Мишка очень хотела спросить, отпустят ли врачи бабушку, чтобы и она могла всех повидать, но вместо этого сказала:
– Поняла. А кого позвать?
Екатерина Наумовна задумалась. Даже лежа в больнице, она продолжала отслеживать географические перемещения всех членов своей обширной семьи.
– Вот как, – сказала она наконец. – Ира сейчас в Израиле. Она, наверное, приедет на похороны. Тогда ее позвать нужно будет обязательно, телефон возьмешь у Саши. Сашу позови вместе с Пашей и Лешей, и пусть будет один. Мишу с Катенькой, Маришей и Шурой. Сергея…

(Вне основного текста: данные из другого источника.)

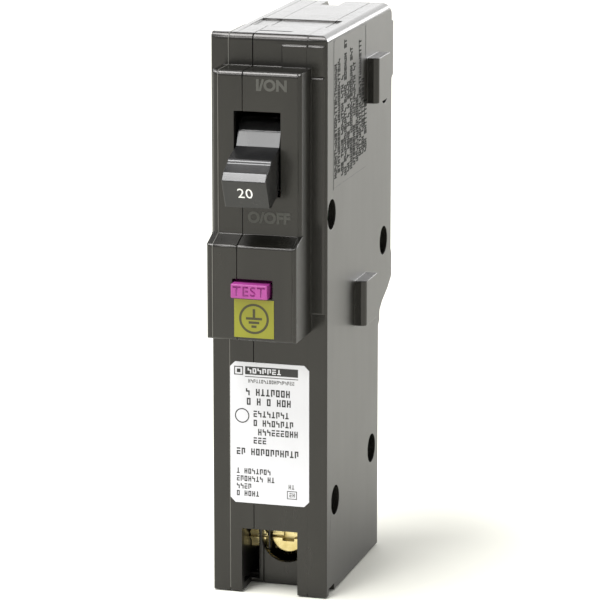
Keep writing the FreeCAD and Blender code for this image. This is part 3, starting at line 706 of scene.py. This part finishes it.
def toggle_words():
    """The raised words above and below the toggle, in the case's own plastic made matt; their lighter colour
    is a painted highlight.
    """
    for name, text, x, z in (("word_on", "I/ON", 15.5, 112.35), ("word_off", "O/OFF", 14.9, 84.35)):
        word = letters(text, 2.25, 0.16, at(x, NOSE_FRONT, z), (1, 0, 0), (0, 0, 1), 1.0, name, 0.14)
        give(word, "word_black")


def rivet_places():
    """Where each rivet ends at the right, on its axis, from its own solid; the front one comes first."""
    bm = bmesh.new()
    bm.from_mesh(NODES["rivets"].data)
    bmesh.ops.remove_doubles(bm, verts=bm.verts, dist=2e-6)
    left = set(bm.verts)
    places = []
    while left:
        island, queue = [], [left.pop()]
        while queue:
            vert = queue.pop()
            island.append(vert.co.copy())
            for edge in vert.link_edges:
                other = edge.other_vert(vert)
                if other in left:
                    left.remove(other)
                    queue.append(other)
        middle = [(min(c[i] for c in island) + max(c[i] for c in island)) / 2 for i in range(3)]
        places.append(Vector((max(c[0] for c in island), middle[1], middle[2])))
    bm.free()
    return sorted(places, key=lambda place: (place.y, place.z))


def rivets():
    """Five tubular rivets: the rolled head at the right, the shank, and the factory head at the left."""
    low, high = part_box("rivets")
    reach = (high.x - low.x) / MM
    head_rise = 0.8
    rolled = [(r, h - head_rise) for r, h in rivet_profile()]
    factory = [(0.02, -reach), (2.0, -reach), (2.0, -reach + 0.6), (1.2, -reach + 0.85)]
    profile = factory + rolled[1:]
    source = turned("rivet_pattern", profile)
    source.hide_render = True
    tree, ids = instance_tree("rivet_row", source, M["zinc_steel"])
    made = grown("rivets.finished", rivet_places(), tree, ids, {"Size": (1.0, 1.0, 1.0)})
    bpy.data.objects.remove(source)
    smooth(made)
    give(made, "zinc_steel", "housing", "rivets")


def trim_lines():
    """The raised fine border round the side text block."""
    bm = bmesh.new()
    face = POLE - 0.02
    proud = POLE + 0.05
    width = 0.28
    front, rear, low, high = 5.0, 31.3, 88.6, 120.3
    rear_low = 112.9
    slab(bm, (face, front, low), (proud, front + width, high))
    slab(bm, (face, rear - width, rear_low), (proud, rear, high))
    slab(bm, (face, front, high - width), (proud, rear, high))
    slab(bm, (face, front, low), (proud, rear, low + width))
    made = to_object("side_border", bm)
    give(made, "shell_black")


def side_print():
    """Rows of small raised print on the right cover, running up the side."""
    tree, ids = print_tree(M["mark_grey"], "side_rows")
    rows = []
    height, width, pitch, proud = 1.9, 1.35, 0.98, 0.05
    out_x = POLE - 0.01
    # each row: where it stands across the side, its lowest and highest point
    layout = [(5.6, 90.6, 116.2), (8.2, 90.8, 116.0), (11.0, 89.6, 112.0), (13.4, 89.6, 119.4),
              (15.9, 90.2, 110.0), (18.2, 90.4, 117.0), (20.6, 90.4, 113.5), (23.0, 91.0, 106.0),
              (25.4, 91.4, 117.6), (27.8, 91.4, 108.8), (30.0, 92.0, 104.0)]
    for index, (y, low, high) in enumerate(layout):
        count = int((high - low) / pitch)
        values = {"Count": count, "Pitch": pitch * MM, "Size": (width * MM, height * MM, proud * MM),
                  "Gaps": 0.1, "Along": (0.0, 0.0, -1.0), "Seed": 11 + index,
                  "Turn": (0.0, RIGHT_ANGLE, 0.0)}
        rows.append(grown("row", [at(out_x, y, high)], tree, ids, values))
    join("side_print", rows, "mark_grey")


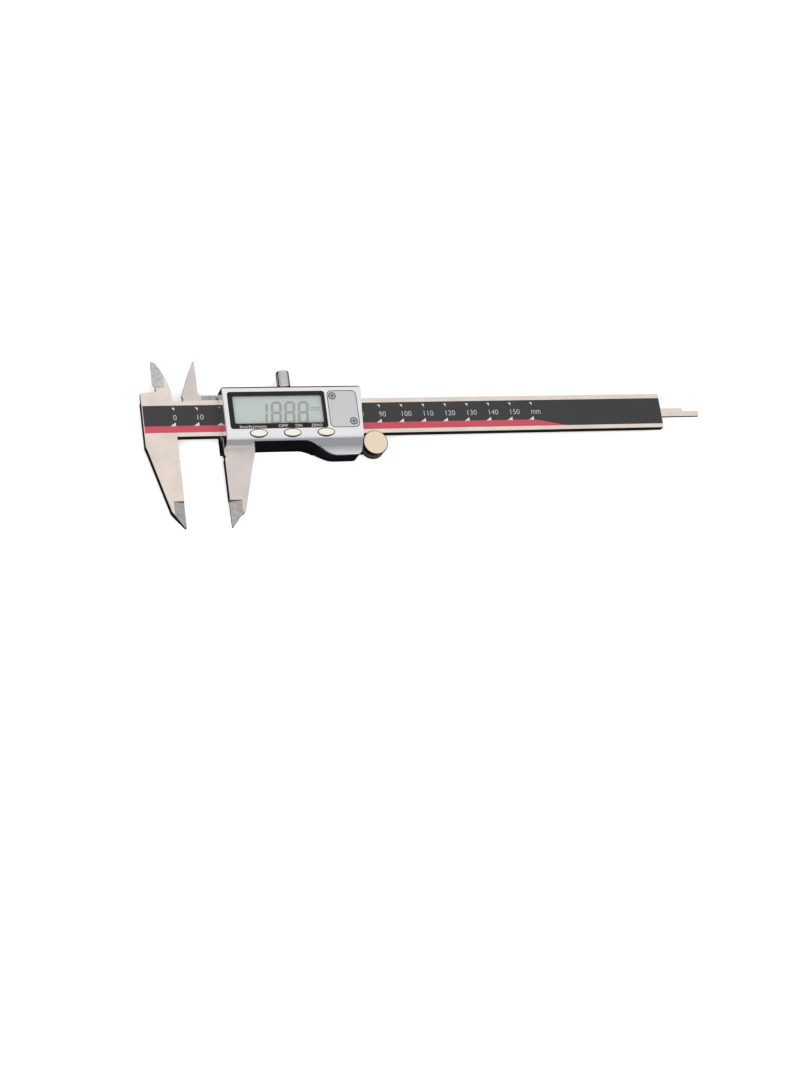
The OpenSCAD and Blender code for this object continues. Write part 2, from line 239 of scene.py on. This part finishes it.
M_KEY = moulded("key_ivory", srgb(242, 236, 223), 0.24, 0.7, 0.3, 2400, 3, 0.02)
M_DARK = moulded("shadow_gap", (0.015, 0.014, 0.014), 0.5)
M_LEGEND = printed("bezel_print", srgb(205, 203, 200), 0.4, 2, 0.02)
M_LENS = material("clear_window", (0.98, 1.0, 0.99), 0.03, alpha=0.12)

BY_SLOT = {
    "steel": M_STEEL, "copper_track": M_COPPER, "label": M_LABEL, "stop_plate": M_SCREW,
    "screw_steel": M_SCREW, "brass": M_BRASS, "set_screw": M_BLACK, "cover_silver": M_COVER,
    "bezel": M_BEZEL, "lens": M_LENS, "lcd": M_LCD, "elastomer": M_RUBBER, "board": M_BOARD,
    "switch": M_SWITCH, "cell": M_CELL, "spring_contact": M_BRASS, "cell_cover": M_CELLCOVER,
    "rear_silver": M_REAR, "roller": M_ROLLER, "knob": M_KNOB, "key": M_KEY,
}
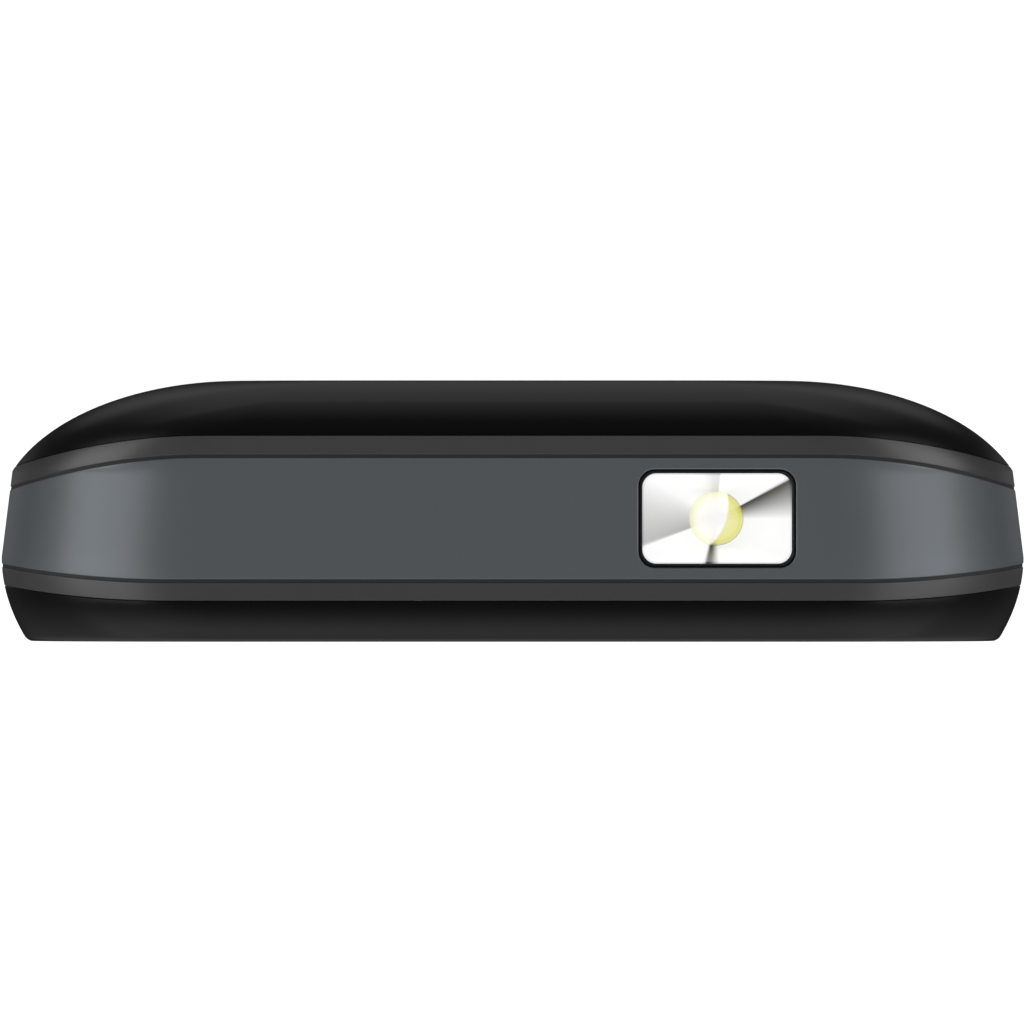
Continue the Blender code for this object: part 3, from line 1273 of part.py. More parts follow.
def usb_mouth(extra):
    """The mouth's outline in X and depth."""
    return rounded_outline(USB_MOUTH_WIDTH / 2 + extra, USB_MOUTH_HEIGHT / 2 + extra, USB_CORNER,
                           SMALL_CORNER_STEPS)


def make_bottom_end():
    """The socket for charging, the audio jack, the microphone and the antenna."""
    low = end_wall_inside()
    mouth = usb_mouth(0)
    shell = rounded_outline(USB_WIDTH / 2, USB_RISE / 2, USB_CORNER, SMALL_CORNER_STEPS)
    depth = usb_depth()
    usb = loft("usb_socket", [across_height(mouth, low + USB_MOUTH_LENGTH, depth),
                              across_height(mouth, low, depth), across_height(shell, low, depth),
                              across_height(shell, low + USB_LENGTH, depth)], "bright_steel")

    def jack_ring(radius, height):
        points = [(JACK_X + x, z) for x, z in seat_outline(radius)]
        return across_height(points, height, JACK_DEPTH)

    half = JACK_SIZE / 2
    square = [(JACK_X + x, z) for x, z in rounded_outline(half, half, SOCKET_CORNER, CORNER_STEPS)]
    jack = loft("audio_jack", [jack_ring(JACK_BORE_RADIUS, low + JACK_BORE_LENGTH),
                               jack_ring(JACK_BORE_RADIUS, low),
                               across_height(square, low, JACK_DEPTH),
                               across_height(square, low + JACK_LENGTH, JACK_DEPTH)],
                "chassis_black")
    microphone = on_board("microphone", MICROPHONE_WIDTH, MICROPHONE_LENGTH, MICROPHONE_RISE,
                          MICROPHONE_X, low + MICROPHONE_LENGTH / 2, "gold_contact")
    antenna_front = LEDGE_DEPTH + CLOSE_GAP
    antenna = bevelled_slab("antenna", ANTENNA_WIDTH / 2, ANTENNA_LENGTH / 2, SOCKET_CORNER,
                            antenna_front, antenna_front + ANTENNA_THICKNESS, KEY_RECESS,
                            "gold_contact", (ANTENNA_X, ANTENNA_HEIGHT))
    return [usb, jack, microphone, antenna]


def cut_frame_openings(frame):
    """Opens the slate ring for the torch, the charging plug, the audio plug and the microphone."""
    through = RING_WALL + CUT_OVERRUN
    top = [across_torch(torch_outline(0), height)
           for height in (BODY_LENGTH - through, BODY_LENGTH + CUT_OVERRUN)]
    usb = [across_height(usb_mouth(FIT_GAP), height, usb_depth())
           for height in (-CUT_OVERRUN, through)]
    jack = [across_height(round_outline(JACK_BORE_RADIUS + FIT_GAP, ROUND_SIDES, (JACK_X, 0)),
                          height, JACK_DEPTH) for height in (-CUT_OVERRUN, through)]
    sound = [across_height(round_outline(MICROPHONE_HOLE_RADIUS, SMALL_ROUND_SIDES,
                                         (MICROPHONE_X, 0)), height, microphone_depth())
             for height in (-CUT_OVERRUN, through)]
    guides = [loft("opening", rings, None) for rings in (top, usb, jack, sound)]
    cut(frame, guides, "openings")


def make_shell():
    """The stack of outer pieces, from the front housing to the battery cover."""
    half_gap = SEAM_GAP / 2
    front_trim = band("front_trim", front_seam(FRONT_SPLIT_DEPTH, half_gap),
                      front_seam(FRAME_FRONT, -half_gap), "trim_grey")
    frame = band("mid_frame", front_seam(FRAME_FRONT, half_gap),
                 rear_seam(FRAME_BACK, -half_gap), "slate_paint")
    cut_frame_openings(frame)
    rear_trim = band("rear_trim", rear_seam(FRAME_BACK, half_gap),
                     rear_seam(COVER_SPLIT_DEPTH, -half_gap), "trim_grey")
    return [make_front_housing(), front_trim, frame, rear_trim]


def main():
    clear_scene()
    fixed = make_shell()
    fixed += make_display()
    fixed += [make_main_board(), make_rear_chassis(), make_keypad_mat(), make_dome_sheet()]
    fixed += [make_screw(place, number + 1) for number, place in enumerate(SCREWS)]
    fixed += make_torch()
    fixed += make_camera_and_speakers()
    fixed += make_bottom_end()
    sockets, gate = make_card_sockets()
    fixed += sockets
    battery, connector = make_battery()
    motor, weight = make_motor()
    fixed += [connector, motor]
    moving = [make_key(*key) for key in keys()] + [make_nav_ring(), gate, battery, weight]
    cover = [make_battery_cover(), *make_cover_trim()]

    phone = empty("phone")
    cover_group = empty("cover_slide", (0, back_of(BODY_DEPTH), MID_HEIGHT))
    carried_by(cover_group, cover)
    carried_by(phone, [cover_group, *fixed, *moving])


main()
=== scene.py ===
# %% [markdown]
# # A bar phone with a torch, seen from its top end
#
# The CAD model is loaded first and stays as it is. Everything that follows either gives a CAD
# node a better finish or stands for it with a finer piece in the same place. Lengths are in
# metres, the front faces -Y, the top end with the torch points to +Z, and +X is on the right
# for somebody who looks at the keys.

from math import pi, radians

import bmesh
import bpy
import numpy as np
from mathutils import Matrix, Vector


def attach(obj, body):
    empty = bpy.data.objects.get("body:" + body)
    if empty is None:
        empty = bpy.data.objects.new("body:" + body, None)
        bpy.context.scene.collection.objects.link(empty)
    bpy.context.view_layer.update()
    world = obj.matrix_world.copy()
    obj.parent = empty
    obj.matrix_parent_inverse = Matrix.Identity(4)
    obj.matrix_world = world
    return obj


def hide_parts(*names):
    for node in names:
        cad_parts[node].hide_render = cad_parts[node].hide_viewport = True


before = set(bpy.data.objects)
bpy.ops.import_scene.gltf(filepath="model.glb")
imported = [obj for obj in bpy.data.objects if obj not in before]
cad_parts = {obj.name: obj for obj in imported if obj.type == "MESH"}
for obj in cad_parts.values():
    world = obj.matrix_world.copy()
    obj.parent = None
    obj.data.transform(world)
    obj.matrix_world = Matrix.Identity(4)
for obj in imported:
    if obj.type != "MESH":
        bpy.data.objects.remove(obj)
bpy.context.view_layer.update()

# %% [markdown]
# ## The sizes that the shell is drawn from
#
# The finer pieces have to close against each other just as the CAD solids do, so they are drawn
# from the same few sizes. A depth is counted from the front face towards the back.

# %% Sizes of the shell
MM = 0.001


def mm(*sizes):
    """Sizes in millimetres as metres."""
    return tuple(size * MM for size in sizes)


WIDTH, LENGTH, DEPTH = mm(50.0, 116.0, 12.72)
HALF_WIDTH, HALF_LENGTH, HALF_DEPTH = WIDTH / 2, LENGTH / 2, DEPTH / 2
CORNER, CORNER_TIGHTENING = 10.0 * MM, 0.4
WAIST, SIDE_FLANK, END_FLANK = mm(4.10, 1.27, 0.65)
FRONT_EDGE = 0.25 * MM
CREASE_INSET, BACK_FLAT_INSET = mm(0.53, 11.62)
SIDE_DOME_DROP, END_DOME_REACH = mm(6.72, 3.5)
FRONT_SPLIT, FRAME_FRONT = mm(2.0, 2.96)
FRAME_BACK, COVER_SPLIT = mm(9.03, 10.03)
FRONT_SWEEP, FRONT_SWEEP_RUN = mm(0.75, 8.0)
REAR_SWEEP, REAR_SWEEP_RUN = mm(1.71, 10.0)
CREASE = COVER_SPLIT - REAR_SWEEP
RING_WALL, FRONT_WALL, COVER_WALL = mm(1.9, 1.6, 1.2)

# %% [markdown]
# ## A rounded outline that can be walked at any depth
#
# Every layer of the phone is a rectangle with round corners whose size changes with depth. Such
# an outline could be a bevelled curve, but then two layers would not share their points. Here
# each point of the outline is a fixed recipe, a corner's place plus a share of its radius, so
# one set of factors gives the outline at every depth and all rings have matching points.

# %% Outlines as factors


def outline_factors(corner_steps, side_steps):
    """Factors (corner sign x, corner sign z, cosine, sine) of the points of a rounded
    rectangle, from its right side upwards; points on a straight side lie between two corners."""
    turn = np.arange(corner_steps + 1) / corner_steps
    sign_x = np.repeat([[1.0], [-1.0], [-1.0], [1.0]], len(turn), axis=1)
    sign_z = np.repeat([[1.0], [1.0], [-1.0], [-1.0]], len(turn), axis=1)
    angle = (np.arange(4)[:, None] + turn) * pi / 2
    arcs = np.stack([sign_x, sign_z, np.cos(angle), np.sin(angle)], axis=-1)
    share = (np.arange(1, side_steps) / side_steps)[None, :, None]
    sides = arcs[:, -1:] * (1 - share) + np.roll(arcs[:, :1], -1, axis=0) * share
    return np.concatenate([arcs, sides], axis=1).reshape(-1, 4).T


SHELL = outline_factors(40, 12)
SMALL = outline_factors(12, 4)
FINE = outline_factors(24, 6)


def rounded(half_x, half_z, radius, centre=(0, 0), factors=SMALL):
    """x and z of a rounded rectangle: corner sign x (half size - radius) + radius x (cosine,
    sine), round a centre."""
    corner_x, corner_z, cosine, sine = factors
    x = centre[0] + corner_x * (half_x - radius) + cosine * radius
    z = centre[1] + corner_z * (half_z - radius) + sine * radius
    return x, z


def on_face(x, z, depth):
    """Points of a plane that faces the front: x, y = depth - half the phone's depth, and z."""
    return np.stack([x, 0 * x + depth - HALF_DEPTH, z], axis=-1)


print(SHELL.shape[1], "points round the shell,", SMALL.shape[1], "round a small piece")

# %% [markdown]
# ## The skin of the body
#
# Seen from the end, the body has a flared front edge, a nearly straight waist and a long
# elliptic dome at the back. Sculpting it would never match the CAD solids, so the same formulas
# give the half width and the half length at any depth.

# %% The body's skin


def flank(depth, reach, inset):
    """Inset x (1 - depth / reach) squared, plus a quarter circle at the front edge."""
    drawn = inset * np.clip(1 - depth / reach, 0, None) ** 2
    rest = np.clip(FRONT_EDGE - depth, 0, FRONT_EDGE)
    return drawn + FRONT_EDGE - np.sqrt(FRONT_EDGE ** 2 - rest ** 2)


def dome(depth, drop):
    """The half width of a unit ellipse, from 0 at the back face to 1 a drop in front of it."""
    below = np.clip((DEPTH - depth) / drop, 0, 1)
    return np.sqrt(2 * below - below ** 2)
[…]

Мишке все было ясно, хотя очень хотелось записать список в телефон. Этого делать было нельзя, потому что бабушка всегда держала все в голове и не поощряла вспомогательных инструментов. Ира Фурман, названная в честь Мишкиной прабабушки, – племянница Екатерины Наумовны, дочка ее старшей сестры Елизаветы. Она давно жила в Израиле, еще с начала девяностых, но Екатерина Наумовна так к этому и не привыкла. Дядю Сашу нужно позвать с сыновьями – Лешей и Пашей, – но без его пассий. Дядю Мишу позвать вместе с третьей женой и дочками, Маришей от нынешнего брака и Шурой от предыдущего. В списке отсутствовала Ирочка, вторая жена дяди Миши, с которой бабушка поддерживала хорошие отношения, но которую, видимо, не считала частью семьи. Также бабушка не упомянула родителей мамы, Светлану и Георгия, о которых и Мишка бы не вспомнила, если бы не перебрала в голове всех своих родственников. Старшие Мироновы совсем не участвовали в жизни внучки, точно так же как они не участвовали до этого в жизни своей дочери.